* [What is needed]:
Quote verbatim the span of lines that begins the listing below and closes with the line containing "a feather's quill.".

* [Dataset excerpt]:
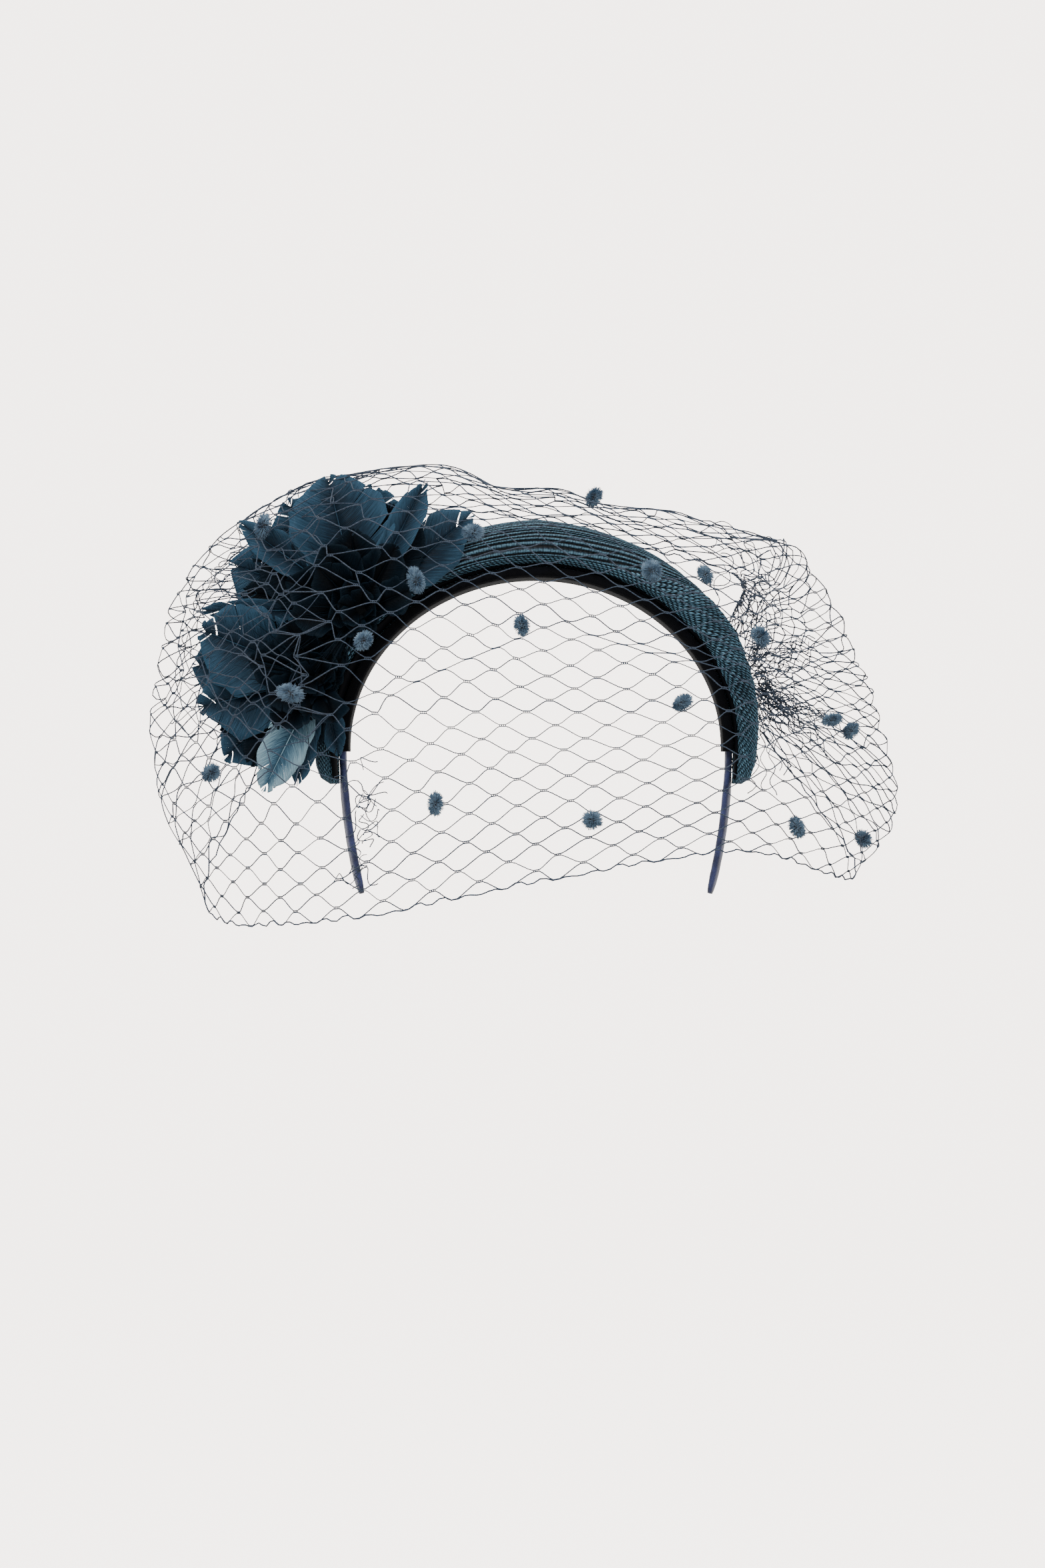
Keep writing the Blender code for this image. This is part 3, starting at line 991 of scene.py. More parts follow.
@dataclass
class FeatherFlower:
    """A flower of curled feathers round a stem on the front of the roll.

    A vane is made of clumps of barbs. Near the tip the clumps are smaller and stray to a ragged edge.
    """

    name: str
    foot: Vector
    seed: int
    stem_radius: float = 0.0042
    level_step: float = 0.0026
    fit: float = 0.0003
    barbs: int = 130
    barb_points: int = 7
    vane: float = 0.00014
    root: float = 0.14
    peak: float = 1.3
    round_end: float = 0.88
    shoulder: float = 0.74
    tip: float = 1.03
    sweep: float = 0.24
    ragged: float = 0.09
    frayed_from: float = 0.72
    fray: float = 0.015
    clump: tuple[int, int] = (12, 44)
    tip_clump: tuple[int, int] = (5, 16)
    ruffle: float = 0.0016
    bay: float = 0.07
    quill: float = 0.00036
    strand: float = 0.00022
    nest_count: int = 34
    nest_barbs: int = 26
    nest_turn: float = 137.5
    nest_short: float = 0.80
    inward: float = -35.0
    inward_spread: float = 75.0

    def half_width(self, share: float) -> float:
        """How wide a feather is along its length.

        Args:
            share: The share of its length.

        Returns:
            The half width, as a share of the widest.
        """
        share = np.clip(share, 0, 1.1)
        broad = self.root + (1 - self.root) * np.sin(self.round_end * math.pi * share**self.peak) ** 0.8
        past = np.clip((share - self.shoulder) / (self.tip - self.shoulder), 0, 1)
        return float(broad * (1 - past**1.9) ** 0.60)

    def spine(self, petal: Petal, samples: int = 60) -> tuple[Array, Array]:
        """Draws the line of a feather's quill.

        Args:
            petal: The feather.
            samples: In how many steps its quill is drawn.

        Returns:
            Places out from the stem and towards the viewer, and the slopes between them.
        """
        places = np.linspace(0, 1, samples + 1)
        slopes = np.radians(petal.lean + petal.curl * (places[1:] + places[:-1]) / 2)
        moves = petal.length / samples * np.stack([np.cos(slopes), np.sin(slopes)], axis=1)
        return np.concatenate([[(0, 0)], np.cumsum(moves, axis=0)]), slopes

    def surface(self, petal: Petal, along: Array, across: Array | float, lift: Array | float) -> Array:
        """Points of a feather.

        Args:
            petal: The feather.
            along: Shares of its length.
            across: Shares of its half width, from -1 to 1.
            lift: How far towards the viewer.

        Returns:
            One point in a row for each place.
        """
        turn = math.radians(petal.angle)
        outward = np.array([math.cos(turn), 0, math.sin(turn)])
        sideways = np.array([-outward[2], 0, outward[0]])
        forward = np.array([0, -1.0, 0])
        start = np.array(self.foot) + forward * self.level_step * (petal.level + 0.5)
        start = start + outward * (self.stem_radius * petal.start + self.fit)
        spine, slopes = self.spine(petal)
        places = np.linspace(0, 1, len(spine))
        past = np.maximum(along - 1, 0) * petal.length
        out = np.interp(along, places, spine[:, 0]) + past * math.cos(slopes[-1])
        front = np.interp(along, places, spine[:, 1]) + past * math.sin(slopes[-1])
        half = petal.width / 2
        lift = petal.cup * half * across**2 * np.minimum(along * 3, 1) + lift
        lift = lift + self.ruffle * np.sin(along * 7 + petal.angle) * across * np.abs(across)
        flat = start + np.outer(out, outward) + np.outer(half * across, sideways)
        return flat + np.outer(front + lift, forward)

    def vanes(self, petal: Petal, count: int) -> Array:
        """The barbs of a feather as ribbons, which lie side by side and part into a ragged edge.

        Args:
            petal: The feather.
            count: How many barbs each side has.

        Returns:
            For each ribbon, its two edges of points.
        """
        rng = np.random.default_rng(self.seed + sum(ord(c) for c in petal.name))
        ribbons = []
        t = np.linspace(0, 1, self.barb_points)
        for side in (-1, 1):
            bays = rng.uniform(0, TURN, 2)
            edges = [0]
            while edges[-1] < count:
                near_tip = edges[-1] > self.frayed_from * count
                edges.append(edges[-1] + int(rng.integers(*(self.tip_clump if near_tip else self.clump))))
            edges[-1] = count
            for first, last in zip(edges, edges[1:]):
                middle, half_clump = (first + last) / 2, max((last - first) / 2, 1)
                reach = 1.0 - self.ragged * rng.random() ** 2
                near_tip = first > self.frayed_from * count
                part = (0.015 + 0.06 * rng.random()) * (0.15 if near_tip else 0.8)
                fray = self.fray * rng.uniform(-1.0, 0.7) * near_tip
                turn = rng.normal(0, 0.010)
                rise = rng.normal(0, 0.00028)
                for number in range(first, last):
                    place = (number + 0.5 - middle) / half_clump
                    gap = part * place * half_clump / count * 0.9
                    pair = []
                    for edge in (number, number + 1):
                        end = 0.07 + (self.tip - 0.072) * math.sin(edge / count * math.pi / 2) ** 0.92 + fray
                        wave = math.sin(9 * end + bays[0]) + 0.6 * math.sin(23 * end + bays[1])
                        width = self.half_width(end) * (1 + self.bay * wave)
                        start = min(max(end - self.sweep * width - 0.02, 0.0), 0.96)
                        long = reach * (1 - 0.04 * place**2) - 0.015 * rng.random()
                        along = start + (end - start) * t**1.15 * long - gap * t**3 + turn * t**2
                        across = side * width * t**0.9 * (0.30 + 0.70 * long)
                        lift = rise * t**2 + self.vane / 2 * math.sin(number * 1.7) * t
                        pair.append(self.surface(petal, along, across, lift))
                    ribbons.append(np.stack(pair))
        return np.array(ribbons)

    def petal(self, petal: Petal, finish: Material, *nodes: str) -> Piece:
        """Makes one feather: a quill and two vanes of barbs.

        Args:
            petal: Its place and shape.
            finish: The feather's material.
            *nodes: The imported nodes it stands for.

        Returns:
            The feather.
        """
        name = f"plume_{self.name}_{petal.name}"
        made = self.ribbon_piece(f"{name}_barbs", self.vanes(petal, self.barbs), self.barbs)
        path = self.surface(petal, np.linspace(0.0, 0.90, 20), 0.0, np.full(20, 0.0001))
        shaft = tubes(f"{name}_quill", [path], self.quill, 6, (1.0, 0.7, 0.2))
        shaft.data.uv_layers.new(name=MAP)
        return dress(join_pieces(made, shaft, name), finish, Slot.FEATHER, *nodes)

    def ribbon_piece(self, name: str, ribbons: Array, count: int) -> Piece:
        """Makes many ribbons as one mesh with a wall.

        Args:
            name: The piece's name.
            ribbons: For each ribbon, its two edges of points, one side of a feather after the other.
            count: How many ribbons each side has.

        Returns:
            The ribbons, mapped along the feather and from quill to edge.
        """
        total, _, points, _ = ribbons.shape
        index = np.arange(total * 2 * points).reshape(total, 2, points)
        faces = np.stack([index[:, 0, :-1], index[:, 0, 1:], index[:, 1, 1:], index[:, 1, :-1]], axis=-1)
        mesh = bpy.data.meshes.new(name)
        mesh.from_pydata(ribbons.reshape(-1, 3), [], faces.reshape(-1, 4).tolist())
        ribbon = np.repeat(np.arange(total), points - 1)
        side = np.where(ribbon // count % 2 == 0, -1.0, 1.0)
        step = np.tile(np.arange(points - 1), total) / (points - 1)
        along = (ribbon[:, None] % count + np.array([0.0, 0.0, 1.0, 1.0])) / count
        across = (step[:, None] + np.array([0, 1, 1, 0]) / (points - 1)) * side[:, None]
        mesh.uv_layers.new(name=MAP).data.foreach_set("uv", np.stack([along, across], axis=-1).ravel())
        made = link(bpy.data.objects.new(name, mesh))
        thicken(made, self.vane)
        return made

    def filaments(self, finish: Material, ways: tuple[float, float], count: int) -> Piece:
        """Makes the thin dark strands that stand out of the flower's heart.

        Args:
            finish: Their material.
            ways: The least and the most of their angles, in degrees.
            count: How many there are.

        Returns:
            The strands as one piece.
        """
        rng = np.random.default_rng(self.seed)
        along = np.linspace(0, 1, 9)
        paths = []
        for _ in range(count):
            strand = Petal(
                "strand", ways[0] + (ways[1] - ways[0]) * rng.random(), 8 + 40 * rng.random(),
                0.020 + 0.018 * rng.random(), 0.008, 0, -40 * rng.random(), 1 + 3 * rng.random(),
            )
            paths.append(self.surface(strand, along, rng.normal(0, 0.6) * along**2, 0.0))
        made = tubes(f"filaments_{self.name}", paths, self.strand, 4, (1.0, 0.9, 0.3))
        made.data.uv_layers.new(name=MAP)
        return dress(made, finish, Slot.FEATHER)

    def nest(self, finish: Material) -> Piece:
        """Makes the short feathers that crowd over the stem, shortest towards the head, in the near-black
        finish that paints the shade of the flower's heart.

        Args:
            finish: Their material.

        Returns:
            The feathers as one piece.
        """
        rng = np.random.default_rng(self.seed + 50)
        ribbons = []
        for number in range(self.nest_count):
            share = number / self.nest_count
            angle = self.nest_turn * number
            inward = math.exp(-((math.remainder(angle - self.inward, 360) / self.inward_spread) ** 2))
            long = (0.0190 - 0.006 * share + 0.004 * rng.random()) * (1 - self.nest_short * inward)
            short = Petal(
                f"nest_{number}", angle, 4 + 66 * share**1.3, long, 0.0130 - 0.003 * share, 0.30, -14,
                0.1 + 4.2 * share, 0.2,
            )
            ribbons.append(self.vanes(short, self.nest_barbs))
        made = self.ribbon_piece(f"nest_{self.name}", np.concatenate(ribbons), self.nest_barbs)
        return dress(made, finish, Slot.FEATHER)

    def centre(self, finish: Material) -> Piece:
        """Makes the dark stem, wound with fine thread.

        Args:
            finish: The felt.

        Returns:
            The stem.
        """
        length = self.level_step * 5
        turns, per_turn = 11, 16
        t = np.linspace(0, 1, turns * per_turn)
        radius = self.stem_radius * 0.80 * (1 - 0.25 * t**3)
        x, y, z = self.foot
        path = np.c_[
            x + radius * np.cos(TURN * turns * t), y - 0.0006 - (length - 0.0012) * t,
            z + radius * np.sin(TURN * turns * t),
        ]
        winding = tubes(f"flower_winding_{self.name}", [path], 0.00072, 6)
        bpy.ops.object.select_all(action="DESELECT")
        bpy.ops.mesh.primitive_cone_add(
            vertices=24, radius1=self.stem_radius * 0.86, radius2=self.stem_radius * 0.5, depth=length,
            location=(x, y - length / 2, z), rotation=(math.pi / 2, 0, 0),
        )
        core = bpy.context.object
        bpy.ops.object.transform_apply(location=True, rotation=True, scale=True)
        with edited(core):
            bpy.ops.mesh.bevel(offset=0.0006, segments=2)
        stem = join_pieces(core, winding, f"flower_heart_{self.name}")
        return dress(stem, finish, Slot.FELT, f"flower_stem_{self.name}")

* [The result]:
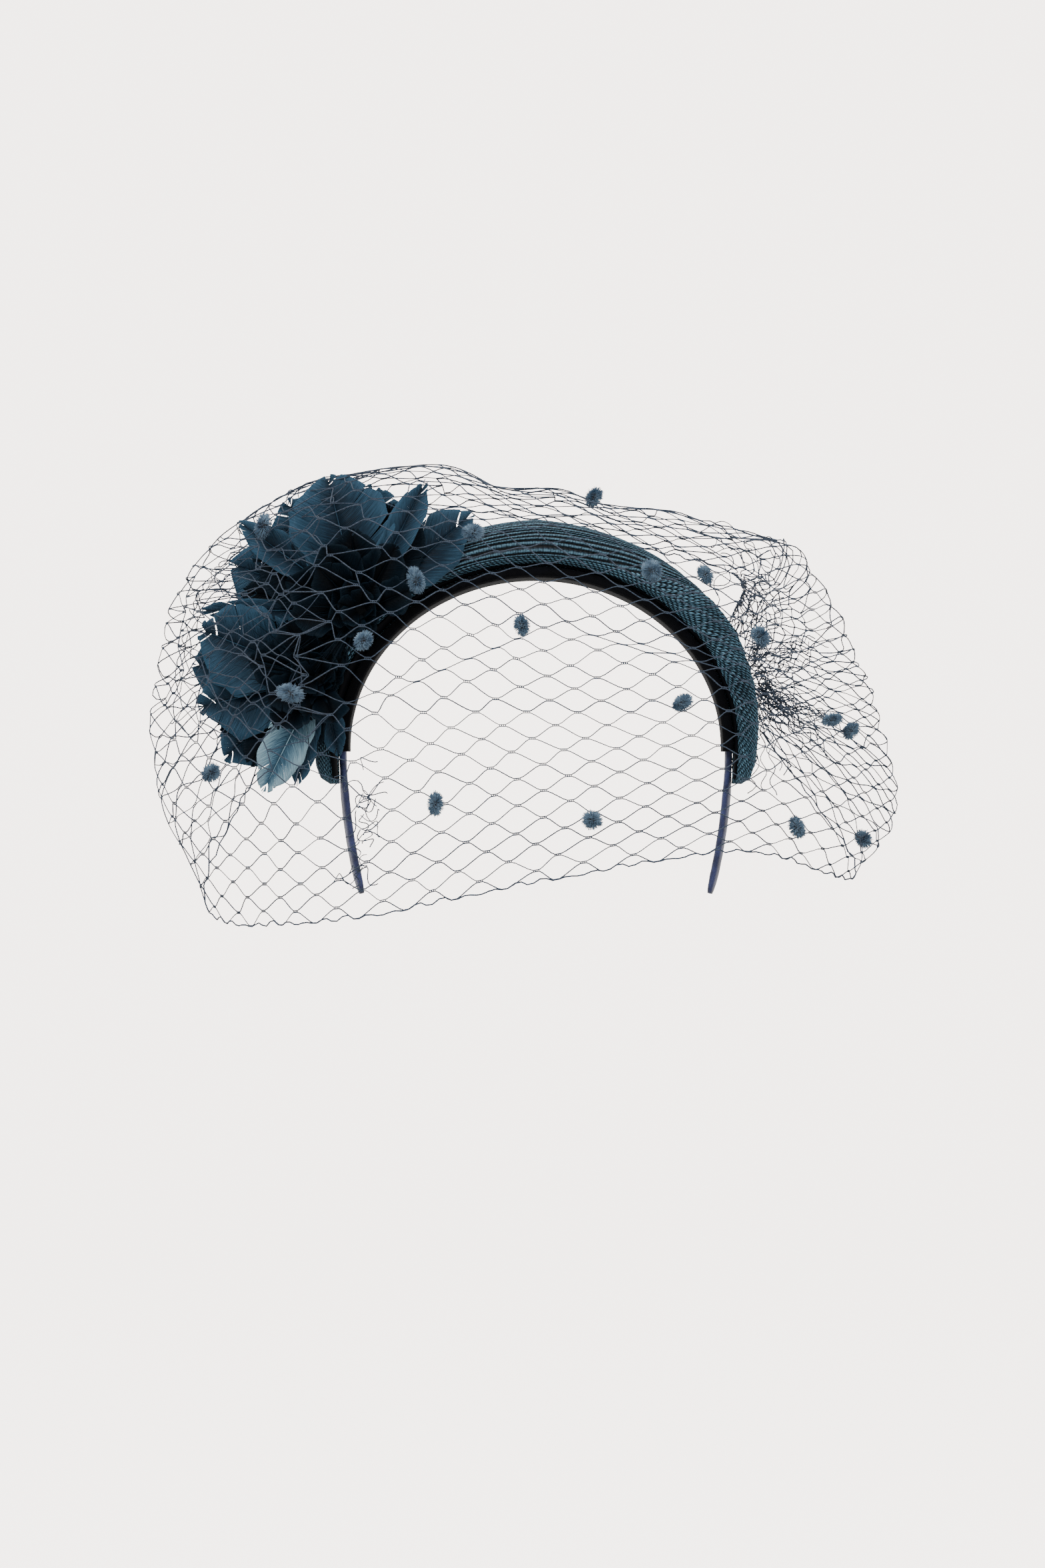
Keep writing the Blender code for this image. This is part 3, starting at line 991 of scene.py. More parts follow.
@dataclass
class FeatherFlower:
    """A flower of curled feathers round a stem on the front of the roll.

    A vane is made of clumps of barbs. Near the tip the clumps are smaller and stray to a ragged edge.
    """

    name: str
    foot: Vector
    seed: int
    stem_radius: float = 0.0042
    level_step: float = 0.0026
    fit: float = 0.0003
    barbs: int = 130
    barb_points: int = 7
    vane: float = 0.00014
    root: float = 0.14
    peak: float = 1.3
    round_end: float = 0.88
    shoulder: float = 0.74
    tip: float = 1.03
    sweep: float = 0.24
    ragged: float = 0.09
    frayed_from: float = 0.72
    fray: float = 0.015
    clump: tuple[int, int] = (12, 44)
    tip_clump: tuple[int, int] = (5, 16)
    ruffle: float = 0.0016
    bay: float = 0.07
    quill: float = 0.00036
    strand: float = 0.00022
    nest_count: int = 34
    nest_barbs: int = 26
    nest_turn: float = 137.5
    nest_short: float = 0.80
    inward: float = -35.0
    inward_spread: float = 75.0

    def half_width(self, share: float) -> float:
        """How wide a feather is along its length.

        Args:
            share: The share of its length.

        Returns:
            The half width, as a share of the widest.
        """
        share = np.clip(share, 0, 1.1)
        broad = self.root + (1 - self.root) * np.sin(self.round_end * math.pi * share**self.peak) ** 0.8
        past = np.clip((share - self.shoulder) / (self.tip - self.shoulder), 0, 1)
        return float(broad * (1 - past**1.9) ** 0.60)

    def spine(self, petal: Petal, samples: int = 60) -> tuple[Array, Array]:
        """Draws the line of a feather's quill.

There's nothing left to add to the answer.